UY Scuti is a dust-enshrouded bright red supergiant and is classified as a semiregular variable with an approximate pulsation period of 740 days. Based on a radius of 1,708 R☉, this pulsation would be an overtone of the fundamental pulsation period, or it may be a fundamental mode corresponding to a smaller radius.
In the summer of 2012, AMBER interferometry with the Very Large Telescope (VLT) in the Atacama Desert in Chile was used to measure the parameters of three red supergiants near the Galactic Center region: UY Scuti, AH Scorpii, and KW Sagittarii. They determined that all three stars are over 1,000 times bigger than the Sun and over 100,000 times more luminous than the Sun. The stars' sizes were calculated using the Rosseland radius, the location at which the optical depth is 2⁄3, with distances adopted from earlier publications. UY Scuti was found to be the largest and the most luminous of the three stars measured, at 1,708 ± 192 R☉ (1.188×109 ± 134,000,000 km; 7.94 ± 0.89 AU) based on an angular diameter of 5.48±0.10 mas and an assumed distance of 2.9±0.317 kiloparsecs (kpc) (about 9,500±1,030 light-years) which was originally derived in 1970 based on the modelling of the spectrum of UY Scuti. The luminosity is then calculated to be 340,000 L☉ at an effective temperature of 3,365 ± 134 K, giving an initial mass of 25 M☉ (possibly up to 40 M☉ for a non-rotating star).
A hypothetical object travelling at the speed of light would be observed to take about seven hours to travel along UY Scuti's great circle whereas it would take 14.5 seconds to circle the Sun.
Direct measurements of the parallax of UY Scuti published in the Gaia Data Release 2 give a parallax of 0.6433±0.1059 mas, implying a closer distance of approximately 1.5 kiloparsecs (4,900 ly), and consequently much lower luminosity and radius values of around 86,300–87,100 L☉ and 755 R☉ respectively. However, the Gaia parallax might be unreliable, at least until further observations, due to a very high level of astrometric noise. Gaia Early Data Release 3 has published a parallax of 0.5166±0.0494 mas for this star, again with a large value for astrometric noise, rated at a significance of 122 where anything over 2 is "probably significant".
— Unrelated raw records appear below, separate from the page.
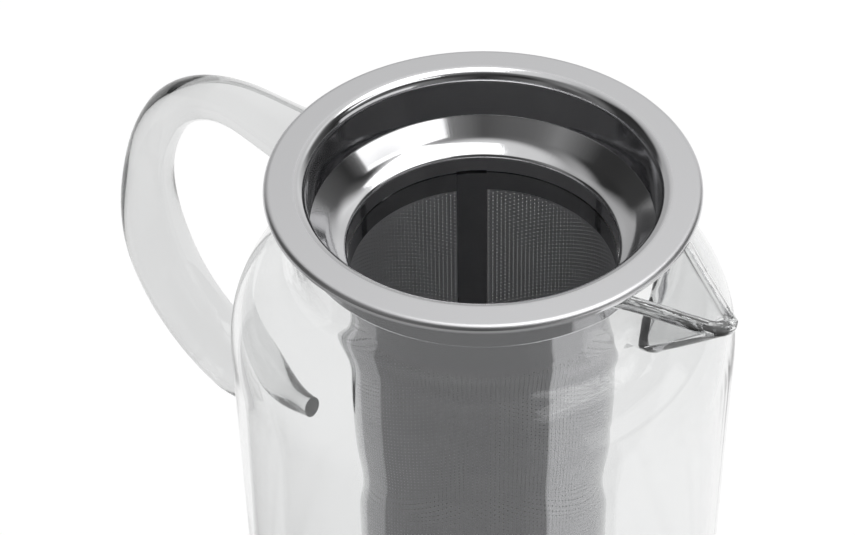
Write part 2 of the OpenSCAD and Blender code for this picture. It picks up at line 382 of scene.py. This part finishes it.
def makeSleeveSteel(name, perforated):
    material, tree = newMaterial(name)
    place = tree.place()
    x, y, z = tree.axes(place)
    turn = tree.node("ShaderNodeMath", {"operation": "ARCTAN2"}, {0: y, 1: x})
    cloud = tree.noise(place, sleeveFinish["cloudScale"], 3.0)
    rough = sleeveFinish["rough"] + sleeveFinish["cloudRough"] * cloud
    colour = tree.blend(cloud, sleeveFinish["colour"], sleeveFinish["burr"])
    roll = tree.node("ShaderNodeMapping", sockets={"Vector": place, "Scale": sleeveFinish["rollStretch"]})
    strength, rise = sleeveFinish["bump"]
    bump = tree.node("ShaderNodeBump", sockets={
        "Strength": strength, "Distance": rise, "Height": tree.noise(roll, sleeveFinish["rollScale"], 1.0)})
    sockets = {"Metallic": 1.0, "Normal": bump}
    if perforated:
        # where this point lies from the middle of the nearest hole, in mm
        column = turn * (sleeveFinish["columns"] / (2 * math.pi)) + sleeveFinish["columns"]
        stagger = tree.node("ShaderNodeMath", {"operation": "FLOOR"}, {0: column})
        stagger = tree.node("ShaderNodeMath", {"operation": "MODULO"}, {0: stagger, 1: 2.0}) * 0.5
        row = z / (sleeveFinish["rowPitch"] * mm) + stagger
        pitch = 2 * math.pi * sleeveFinish["radius"] / sleeveFinish["columns"]
        across = (tree.node("ShaderNodeMath", {"operation": "FRACT"}, {0: column}) - 0.5) * pitch
        along = (tree.node("ShaderNodeMath", {"operation": "FRACT"}, {0: row}) - 0.5) * sleeveFinish["rowPitch"]
        reach = (across * across + along * along) ** 0.5
        size, blur = sleeveFinish["hole"], sleeveFinish["holeBlur"]
        top, bottom = sleeveFinish["top"], sleeveFinish["bottom"]
        hole = 1 - tree.clamp(reach, size - blur, size + blur)
        hole = hole * tree.between(z, (bottom, bottom + sleeveFinish["rowBlur"]))
        hole = hole * (1 - tree.between(z, (top, top + sleeveFinish["rowBlur"])))
        # the seam's strip has no holes
        seamCos = math.cos(math.radians(sleeveFinish["seamTurn"]))
        seamSin = math.sin(math.radians(sleeveFinish["seamTurn"]))
        side = x * -seamSin + y * seamCos
        front = tree.between(x * seamCos + y * seamSin, (0, 1))
        gap = tree.node("ShaderNodeMath", {"operation": "ABSOLUTE"}, {0: side})
        half = sleeveFinish["seamWidth"] / 2
        plain = front * (1 - tree.between(gap, (half, half + sleeveFinish["seamBlur"])))
        etched = (1 - plain) * (1 - tree.between(z, (top, top + sleeveFinish["etchedBlur"])))
        middle, blur = sleeveFinish["radius"], sleeveFinish["sheetBlur"]
        inside = 1 - tree.between((x * x + y * y) ** 0.5, (middle - blur, middle + blur))
        rough = rough + etched * inside * (sleeveFinish["insideRough"] - sleeveFinish["rough"])
        hole = hole * (1 - plain)
        sockets["Alpha"] = 1 - hole
        edge = tree.clamp(reach, size + sleeveFinish["burrWidth"], size)
        colour = tree.blend(edge * sleeveFinish["burrShare"], colour, sleeveFinish["burr"])
        colour = tree.blend(etched * inside, colour, sleeveFinish["insideColour"])
        # painted shade darkens the top edge
        colour = tree.blend(tree.between(z, sleeveFinish["edgeShadeFrom"]), colour, sleeveFinish["paintedEdgeShade"])
    sockets["Base Color"], sockets["Roughness"] = colour, rough
    steel = tree.node("ShaderNodeBsdfPrincipled", sockets=sockets)
    tree.node("ShaderNodeOutputMaterial", sockets={"Surface": steel})
    return material


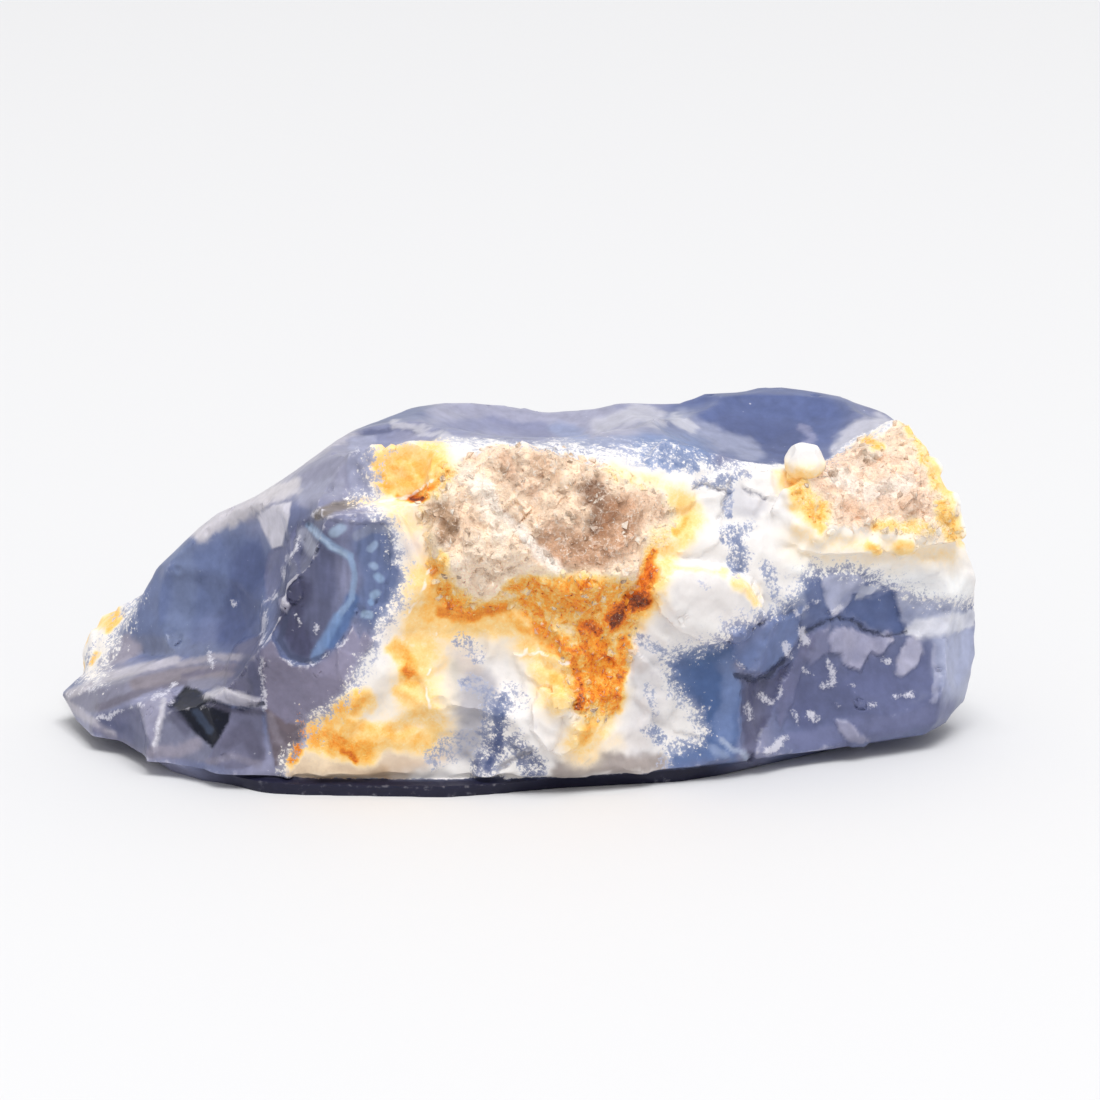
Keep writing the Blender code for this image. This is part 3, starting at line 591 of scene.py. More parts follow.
# Quartz colours in named places: colour, half width, strength, points in pixels.
QUARTZ_STROKES = {
    "dark_top": ((124, 84, 60), 14, 0.85, [(592, 490), (606, 508), (600, 524)]),
    "dark_mid": ((178, 128, 94), 22, 0.75, [(552, 545), (585, 552), (615, 540), (626, 515)]),
    "dark_foot": ((138, 96, 68), 8, 0.7, [(558, 570), (572, 582), (600, 580)]),
    "brown_left": ((164, 128, 98), 11, 0.8, [(442, 506), (452, 528), (436, 540)]),
    "brown_top_right": ((190, 150, 118), 8, 0.6, [(536, 458), (546, 470)]),
    "brown_mid_left": ((196, 158, 130), 9, 0.6, [(556, 522), (566, 536)]),
    "brown_low_left": ((200, 162, 134), 9, 0.5, [(450, 590), (462, 600)]),
    "brown_top": ((196, 156, 128), 8, 0.65, [(504, 458), (512, 474)]),
    "brown_top_2": ((206, 168, 142), 9, 0.5, [(520, 486), (534, 496)]),
    "tan_right": ((232, 196, 168), 10, 0.7, [(640, 494), (662, 506), (660, 524)]),
    "cream_left": ((252, 228, 204), 26, 0.85, [(490, 556), (470, 576), (510, 576)]),
    "pale_diagonal": ((253, 240, 228), 7, 0.9, [(482, 486), (504, 514), (526, 538), (560, 572)]),
    "pale_left": ((248, 232, 216), 12, 0.75, [(468, 474), (486, 502), (500, 532)]),
    "tongue": ((206, 146, 100), 18, 0.7, [(600, 650), (600, 690)]),
    "tongue_tip": ((238, 200, 176), 9, 0.8, [(576, 706), (600, 714)]),
    "shoulder_pink": ((248, 214, 190), 44, 0.7, [(830, 490), (925, 495)]),
    "shoulder_brown": ((220, 178, 146), 8, 0.7, [(846, 506), (858, 514)]),
    "shoulder_brown_2": ((220, 178, 148), 7, 0.6, [(804, 504), (822, 512)]),
    "shoulder_brown_3": ((214, 176, 148), 8, 0.6, [(908, 498), (916, 512)]),
    "shoulder_grey": ((208, 190, 172), 8, 0.6, [(862, 462), (880, 446)]),
    "shoulder_pale": ((252, 238, 226), 10, 0.65, [(836, 476), (870, 492), (905, 484)]),
}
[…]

UY Scuti has no known companion star and so its mass is uncertain. However, it is expected on theoretical grounds to be between 7 and 10 M☉. Mass is being lost at 5.8×10−5 M☉ per year, leading to an extensive and complex circumstellar environment of gas and dust.
Based on current models of stellar evolution, UY Scuti has begun to fuse helium, and continues to fuse hydrogen in a shell around the core. The location of UY Scuti deep within the Milky Way disc suggests that it is a metal-rich star.
After fusing heavy elements, its core will begin to produce iron, disrupting the balance of gravity and radiation in its core and resulting in a core collapse supernova. It is expected that stars like UY Scuti should evolve back to hotter temperatures to become a yellow hypergiant, luminous blue variable, or a Wolf–Rayet star, creating a strong stellar wind that will eject its outer layers and expose the core, before exploding as a type IIb, IIn, or type Ib/Ic supernova.